_Aim of the exercise_
Below are entries. Reproduce exactly the lines between the line holding "before = set(bpy.data.objects)" and the line holding "obj.matrix_world = Matrix.Identity(4)", inclusive, and only those.

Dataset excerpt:

▬▬▬▬▬▬

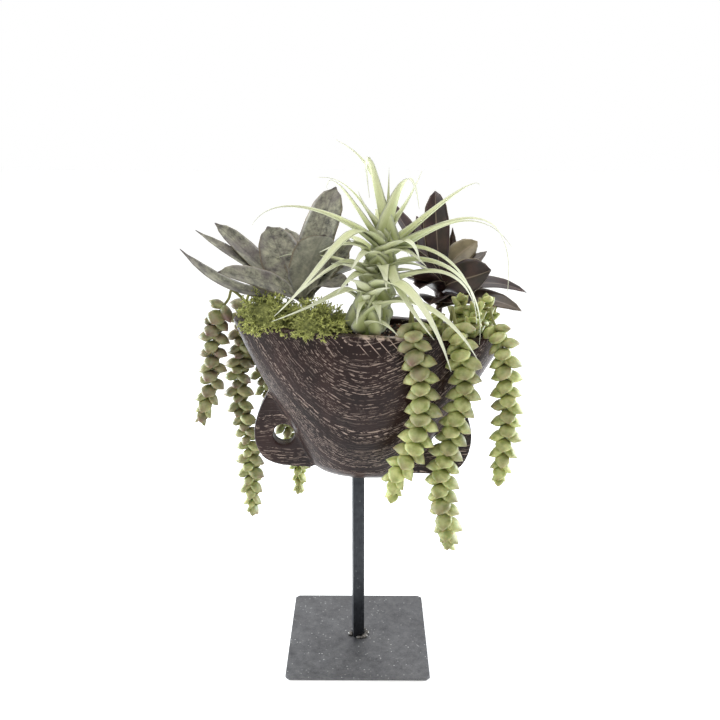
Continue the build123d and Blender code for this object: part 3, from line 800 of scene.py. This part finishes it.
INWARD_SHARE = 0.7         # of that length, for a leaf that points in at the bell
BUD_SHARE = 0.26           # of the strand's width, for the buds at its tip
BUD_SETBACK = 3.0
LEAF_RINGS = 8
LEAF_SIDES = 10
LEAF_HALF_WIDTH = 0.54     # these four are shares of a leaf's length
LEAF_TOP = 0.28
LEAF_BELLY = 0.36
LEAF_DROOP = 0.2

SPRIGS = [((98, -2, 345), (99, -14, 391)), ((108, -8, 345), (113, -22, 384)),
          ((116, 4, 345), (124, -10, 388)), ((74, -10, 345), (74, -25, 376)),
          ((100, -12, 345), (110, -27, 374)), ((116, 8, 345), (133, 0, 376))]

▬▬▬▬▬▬

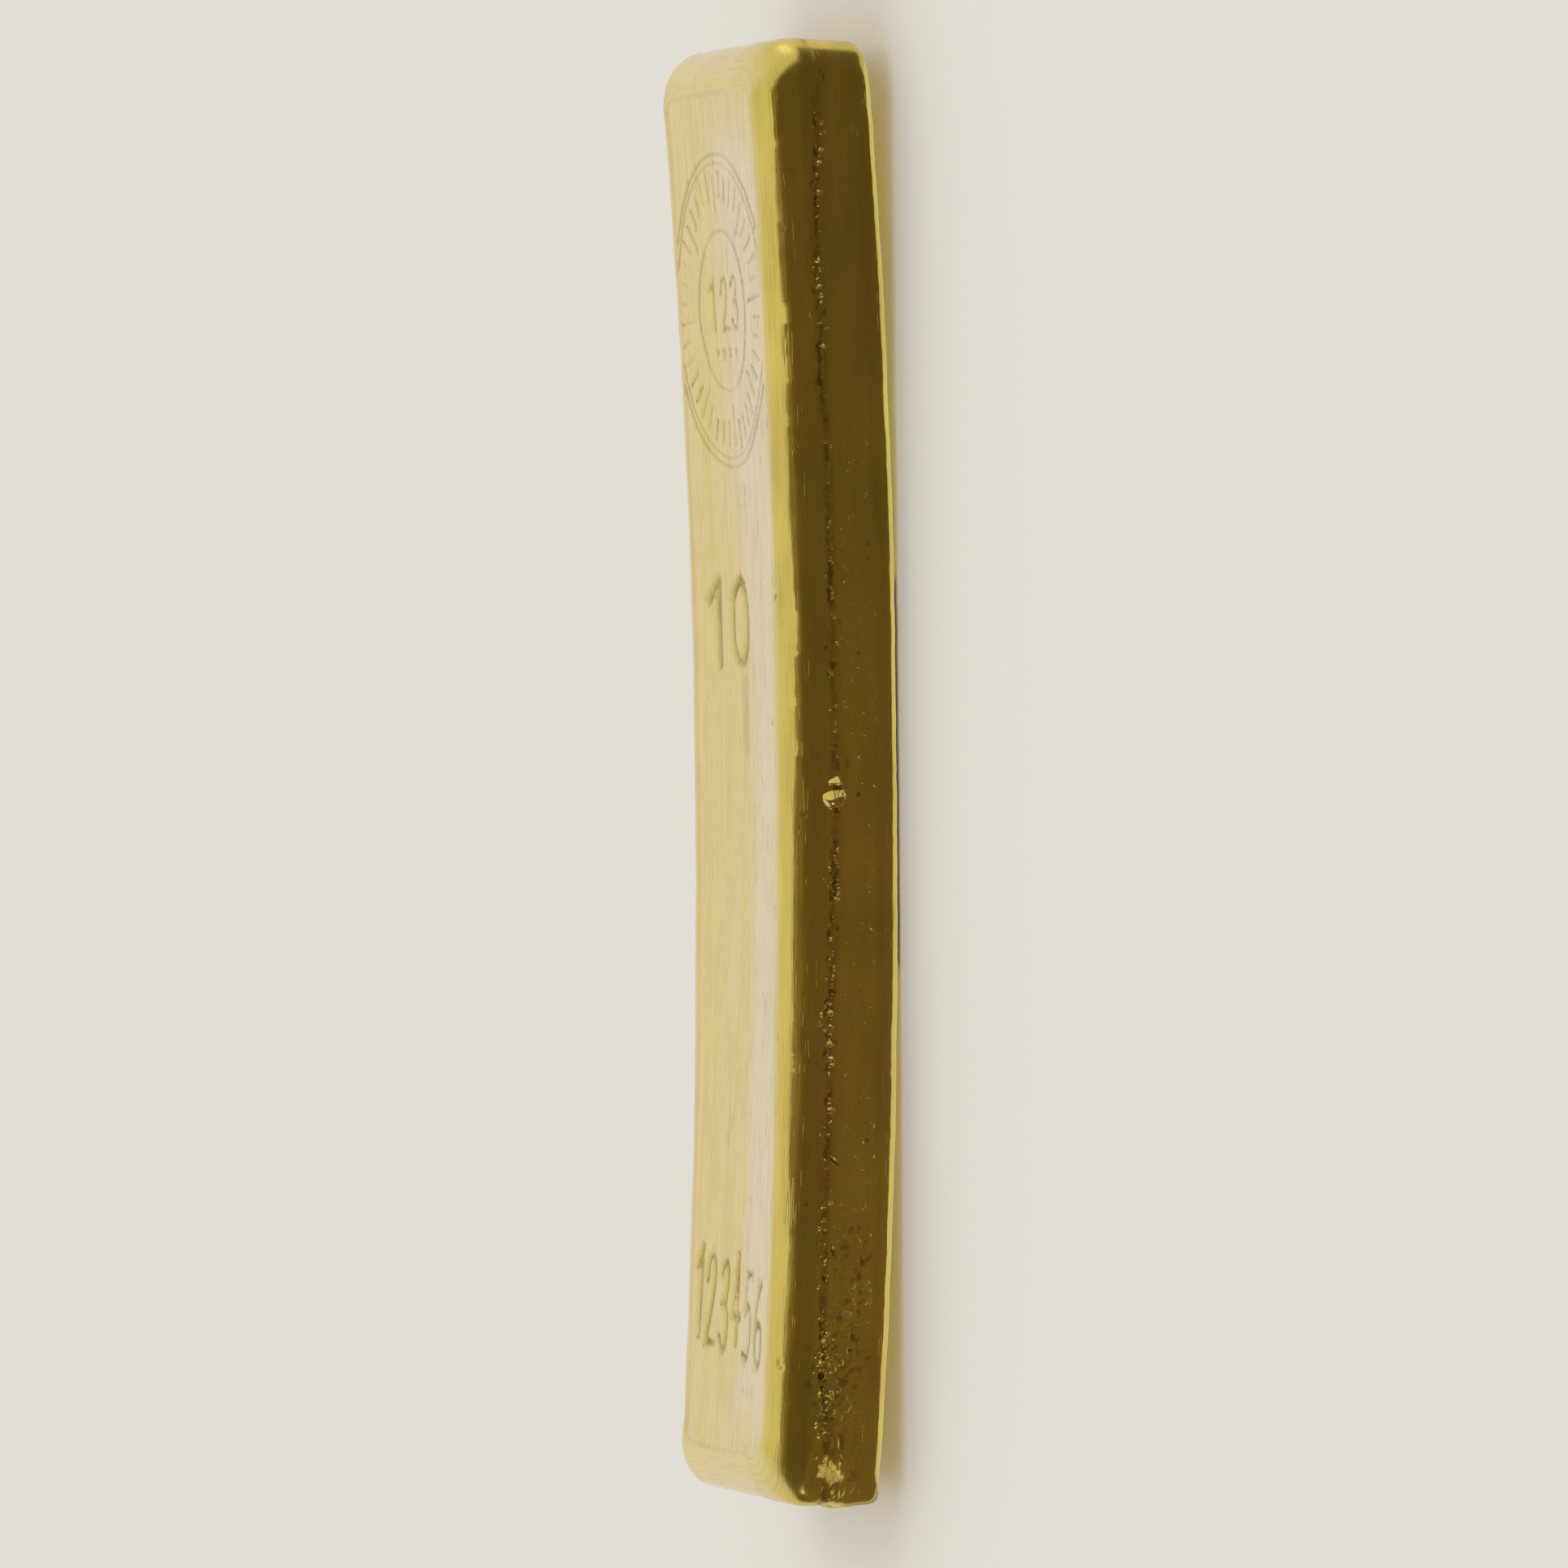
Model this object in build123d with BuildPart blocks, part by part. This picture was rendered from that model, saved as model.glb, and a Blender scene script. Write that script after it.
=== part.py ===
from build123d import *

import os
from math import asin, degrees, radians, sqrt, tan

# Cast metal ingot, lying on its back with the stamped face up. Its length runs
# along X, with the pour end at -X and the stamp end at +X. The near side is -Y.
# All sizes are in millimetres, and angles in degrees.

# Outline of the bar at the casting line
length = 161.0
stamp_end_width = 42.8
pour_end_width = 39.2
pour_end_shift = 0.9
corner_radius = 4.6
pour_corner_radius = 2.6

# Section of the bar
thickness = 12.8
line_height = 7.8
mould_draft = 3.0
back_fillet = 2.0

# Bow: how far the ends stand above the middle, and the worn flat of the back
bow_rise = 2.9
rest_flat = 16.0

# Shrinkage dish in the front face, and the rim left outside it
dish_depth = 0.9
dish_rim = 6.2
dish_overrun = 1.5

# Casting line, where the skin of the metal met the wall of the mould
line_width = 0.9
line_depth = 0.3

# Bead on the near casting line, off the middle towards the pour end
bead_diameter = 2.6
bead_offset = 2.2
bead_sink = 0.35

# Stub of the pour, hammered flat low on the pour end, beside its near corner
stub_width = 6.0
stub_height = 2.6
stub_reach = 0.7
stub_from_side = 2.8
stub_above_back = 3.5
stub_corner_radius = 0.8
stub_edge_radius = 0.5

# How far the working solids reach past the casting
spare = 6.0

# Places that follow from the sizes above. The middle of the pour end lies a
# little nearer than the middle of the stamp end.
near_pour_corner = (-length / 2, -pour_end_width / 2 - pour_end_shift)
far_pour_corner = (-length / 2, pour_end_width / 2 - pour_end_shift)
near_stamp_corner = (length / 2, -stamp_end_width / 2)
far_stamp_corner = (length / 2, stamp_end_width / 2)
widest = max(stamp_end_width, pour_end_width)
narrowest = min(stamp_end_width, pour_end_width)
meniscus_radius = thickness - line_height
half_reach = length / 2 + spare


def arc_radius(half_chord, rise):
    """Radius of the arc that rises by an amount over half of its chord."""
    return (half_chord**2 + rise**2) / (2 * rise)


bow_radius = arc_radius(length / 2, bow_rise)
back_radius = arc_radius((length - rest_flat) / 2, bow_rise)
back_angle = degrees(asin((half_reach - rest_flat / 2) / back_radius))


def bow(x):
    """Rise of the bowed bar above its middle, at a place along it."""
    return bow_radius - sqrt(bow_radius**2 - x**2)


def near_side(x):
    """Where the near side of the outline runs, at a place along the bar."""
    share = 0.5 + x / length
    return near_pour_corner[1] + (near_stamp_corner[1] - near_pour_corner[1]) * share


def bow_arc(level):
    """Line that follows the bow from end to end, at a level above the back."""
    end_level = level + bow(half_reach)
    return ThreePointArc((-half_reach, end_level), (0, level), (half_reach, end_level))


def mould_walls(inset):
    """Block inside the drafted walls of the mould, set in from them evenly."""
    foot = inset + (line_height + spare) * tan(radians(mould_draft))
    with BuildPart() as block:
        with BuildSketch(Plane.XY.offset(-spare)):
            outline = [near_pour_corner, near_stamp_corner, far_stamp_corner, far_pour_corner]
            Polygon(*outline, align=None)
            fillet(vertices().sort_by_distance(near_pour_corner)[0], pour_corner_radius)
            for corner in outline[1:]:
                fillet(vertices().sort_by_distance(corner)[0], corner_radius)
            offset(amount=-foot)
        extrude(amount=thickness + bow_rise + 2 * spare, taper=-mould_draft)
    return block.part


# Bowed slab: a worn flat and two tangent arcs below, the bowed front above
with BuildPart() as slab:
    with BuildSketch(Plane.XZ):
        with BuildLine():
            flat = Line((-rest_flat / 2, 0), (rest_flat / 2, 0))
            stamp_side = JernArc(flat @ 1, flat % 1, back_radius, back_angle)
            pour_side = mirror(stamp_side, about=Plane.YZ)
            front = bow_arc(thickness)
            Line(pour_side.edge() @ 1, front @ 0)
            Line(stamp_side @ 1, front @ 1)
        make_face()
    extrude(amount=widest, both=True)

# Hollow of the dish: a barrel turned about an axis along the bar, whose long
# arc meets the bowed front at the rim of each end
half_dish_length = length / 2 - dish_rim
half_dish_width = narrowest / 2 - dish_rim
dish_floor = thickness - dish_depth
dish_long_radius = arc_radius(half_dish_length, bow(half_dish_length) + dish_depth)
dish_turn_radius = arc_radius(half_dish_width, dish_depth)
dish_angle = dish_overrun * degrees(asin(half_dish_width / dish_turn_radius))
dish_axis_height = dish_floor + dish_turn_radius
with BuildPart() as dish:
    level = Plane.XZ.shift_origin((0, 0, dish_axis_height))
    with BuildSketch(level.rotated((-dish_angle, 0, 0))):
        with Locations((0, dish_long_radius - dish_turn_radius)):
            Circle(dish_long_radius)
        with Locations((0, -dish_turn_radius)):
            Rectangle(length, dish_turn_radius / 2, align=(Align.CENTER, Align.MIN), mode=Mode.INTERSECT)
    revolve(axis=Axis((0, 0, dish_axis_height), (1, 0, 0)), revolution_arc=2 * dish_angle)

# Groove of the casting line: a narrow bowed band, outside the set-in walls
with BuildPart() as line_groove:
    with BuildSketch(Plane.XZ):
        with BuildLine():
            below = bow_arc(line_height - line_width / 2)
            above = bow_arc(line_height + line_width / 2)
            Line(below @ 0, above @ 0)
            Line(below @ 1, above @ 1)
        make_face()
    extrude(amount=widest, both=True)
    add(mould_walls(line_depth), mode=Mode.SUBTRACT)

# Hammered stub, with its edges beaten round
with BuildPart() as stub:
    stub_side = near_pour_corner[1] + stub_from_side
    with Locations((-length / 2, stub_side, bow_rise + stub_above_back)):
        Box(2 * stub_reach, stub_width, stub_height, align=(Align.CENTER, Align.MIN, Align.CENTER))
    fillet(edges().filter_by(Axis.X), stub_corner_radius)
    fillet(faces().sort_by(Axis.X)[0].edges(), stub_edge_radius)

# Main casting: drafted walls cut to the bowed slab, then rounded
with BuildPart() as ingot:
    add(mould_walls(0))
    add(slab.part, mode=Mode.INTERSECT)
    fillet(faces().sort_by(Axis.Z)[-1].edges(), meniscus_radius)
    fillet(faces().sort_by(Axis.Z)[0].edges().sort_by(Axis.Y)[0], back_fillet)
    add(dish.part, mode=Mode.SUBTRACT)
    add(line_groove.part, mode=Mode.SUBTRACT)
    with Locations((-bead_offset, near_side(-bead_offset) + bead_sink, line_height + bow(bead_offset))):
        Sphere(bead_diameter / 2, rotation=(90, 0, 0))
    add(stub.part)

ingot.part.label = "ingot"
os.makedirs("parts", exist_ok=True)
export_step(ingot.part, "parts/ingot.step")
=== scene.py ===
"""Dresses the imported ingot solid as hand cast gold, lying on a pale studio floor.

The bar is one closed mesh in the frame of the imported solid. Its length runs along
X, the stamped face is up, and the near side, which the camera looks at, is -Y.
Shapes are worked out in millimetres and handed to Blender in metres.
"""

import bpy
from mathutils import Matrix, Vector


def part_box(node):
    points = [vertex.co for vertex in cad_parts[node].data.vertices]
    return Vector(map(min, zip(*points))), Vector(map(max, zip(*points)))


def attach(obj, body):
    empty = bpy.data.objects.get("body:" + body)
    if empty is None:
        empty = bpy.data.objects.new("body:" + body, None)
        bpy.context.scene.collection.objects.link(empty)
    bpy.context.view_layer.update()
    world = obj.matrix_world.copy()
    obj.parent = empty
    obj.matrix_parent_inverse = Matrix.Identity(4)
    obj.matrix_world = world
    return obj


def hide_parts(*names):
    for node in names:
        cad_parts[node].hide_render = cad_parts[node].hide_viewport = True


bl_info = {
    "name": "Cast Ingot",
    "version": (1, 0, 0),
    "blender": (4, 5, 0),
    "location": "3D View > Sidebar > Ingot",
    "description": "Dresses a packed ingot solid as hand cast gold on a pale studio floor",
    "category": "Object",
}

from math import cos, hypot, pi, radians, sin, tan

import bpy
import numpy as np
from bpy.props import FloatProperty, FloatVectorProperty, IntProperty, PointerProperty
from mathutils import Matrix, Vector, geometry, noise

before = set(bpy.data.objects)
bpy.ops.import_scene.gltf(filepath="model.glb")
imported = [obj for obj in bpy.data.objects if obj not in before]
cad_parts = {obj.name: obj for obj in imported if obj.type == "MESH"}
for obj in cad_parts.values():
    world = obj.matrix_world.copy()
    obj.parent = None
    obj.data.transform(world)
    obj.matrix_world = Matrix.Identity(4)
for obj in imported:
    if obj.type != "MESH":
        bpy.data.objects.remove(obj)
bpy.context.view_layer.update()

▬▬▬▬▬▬

_Worked answer_
before = set(bpy.data.objects)
bpy.ops.import_scene.gltf(filepath="model.glb")
imported = [obj for obj in bpy.data.objects if obj not in before]
cad_parts = {obj.name: obj for obj in imported if obj.type == "MESH"}
for obj in cad_parts.values():
    world = obj.matrix_world.copy()
    obj.parent = None
    obj.data.transform(world)
    obj.matrix_world = Matrix.Identity(4)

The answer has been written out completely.